With regard to what businesses and private citizens can do towards ending TIP, Ian Thorpe, Australian Olympic gold medallist, encouraged the audience to “be the change in a world that we want it to be.” Businesses and consumers have the opportunity to eradicate TIP by being more prudent in their pattern of consumption and scrutinizing the sources of merchandises they purchase. Consumers need to speak up, Mr. Thorpe stressed. “We each have responsibility to act in our community… If we are without a voice on this issue, so too will the victims.”

Echoing this sentiment, H.E. Ong encouraged businesses to look into the UN Guiding Principles on Human Rights and implement its framework. Consumers also need to check whether businesses they engage with abide by the principles, H.E. Ong suggested. “In this manner we as consumers can know what our companies are doing to protect workers and the human rights of people impacted by them.” Cognizant of the fact that governments cannot do everything, the former Secretary General of ASEAN also pushed for greater effort from civil society organizations and regional bodies to tackle the problem.

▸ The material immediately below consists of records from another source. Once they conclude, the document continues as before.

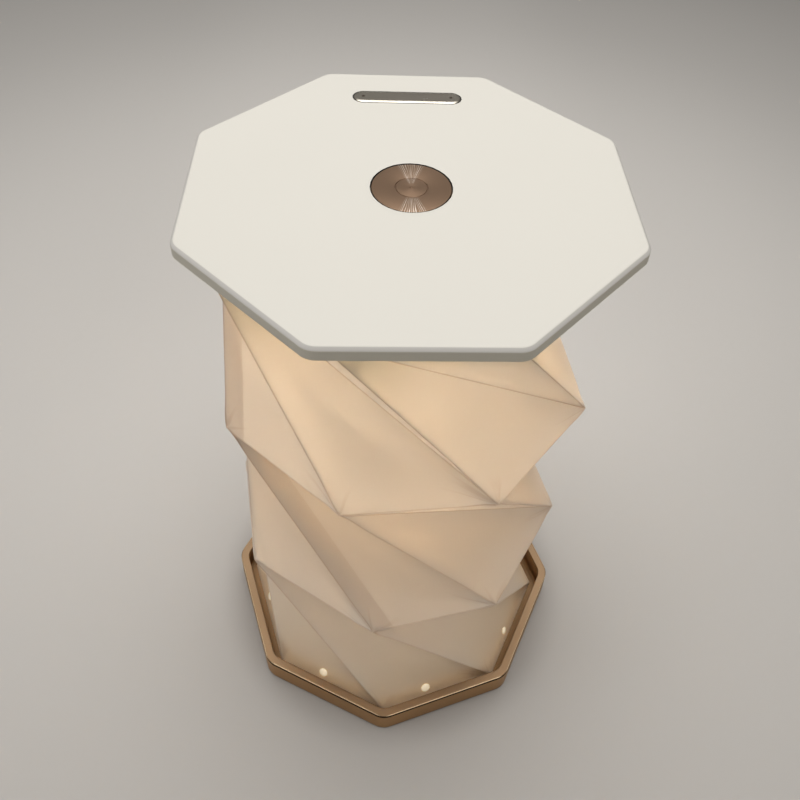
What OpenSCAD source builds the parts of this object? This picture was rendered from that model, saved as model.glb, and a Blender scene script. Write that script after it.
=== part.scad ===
// Cordless twist-fold lantern lamp: an octagonal lid with battery, light and push button,
// a folded translucent shade of three twisted tiers, and an octagonal tray that it folds into.
// Millimetres, +Z up, origin at the middle of the underside. The lid's front flat faces -Y.

/* [Outline] */
// Width of the lid and of the tray, from flat to flat
across_flats = 170; // [150:1:190]
// Height of the tray with its rim
base_h = 16; // [15:0.5:20]

/* [Shade] */
// Turn of the top tier
twist_top = 48.65; // [46:0.1:60]
// Turn of the middle tier
twist_mid = 53.47; // [46:0.1:60]
// Turn of the bottom tier
twist_low = 51.03; // [46:0.1:60]
// Wall of the shade, measured towards the axis at its corners
shade_wall = 0.7; // [0.5:0.1:1]
// Room between the corners of the shade and the corners of the tray's mouth
shade_clear = 4; // [2:0.5:8]
// Gap between an edge of the shade and what it stands under or on
edge_gap = 0.3; // [0.2:0.1:0.5]

/* [Shade hems and rivets] */
// Wall of the two hem rings
hem_wall = 1.2; // [1:0.1:1.6]
// Height of the lower hem ring
low_hem_h = 9; // [8.5:0.5:9.5]
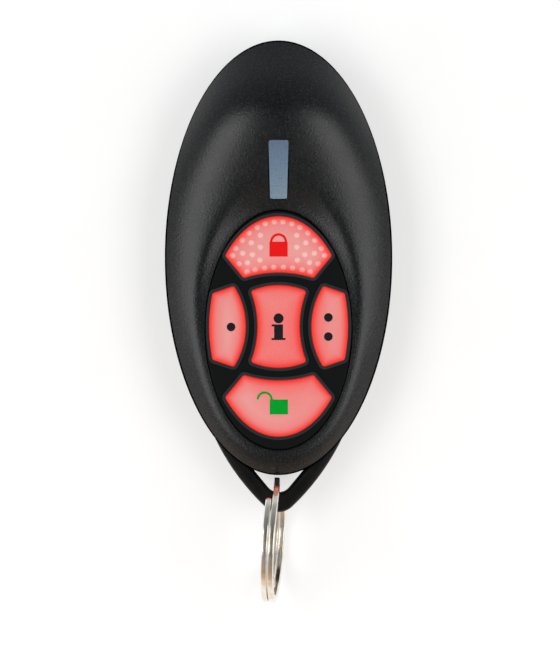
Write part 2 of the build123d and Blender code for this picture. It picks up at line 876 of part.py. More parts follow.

In his closing remark, Professor David Cohen, Director of WSDHC, said that in combatting TIP we cannot solely rely on the criminal justice model, especially because in some contexts the institutions are the perpetrators. “We need to recognize the responsibility is ours—it is not the responsibility of some abstract organizations,” he stressed. Thus, awareness is the key, and we can each take responsibility by making the issue more known and also thinking about whether or not our actions exacerbate or alleviate the problem.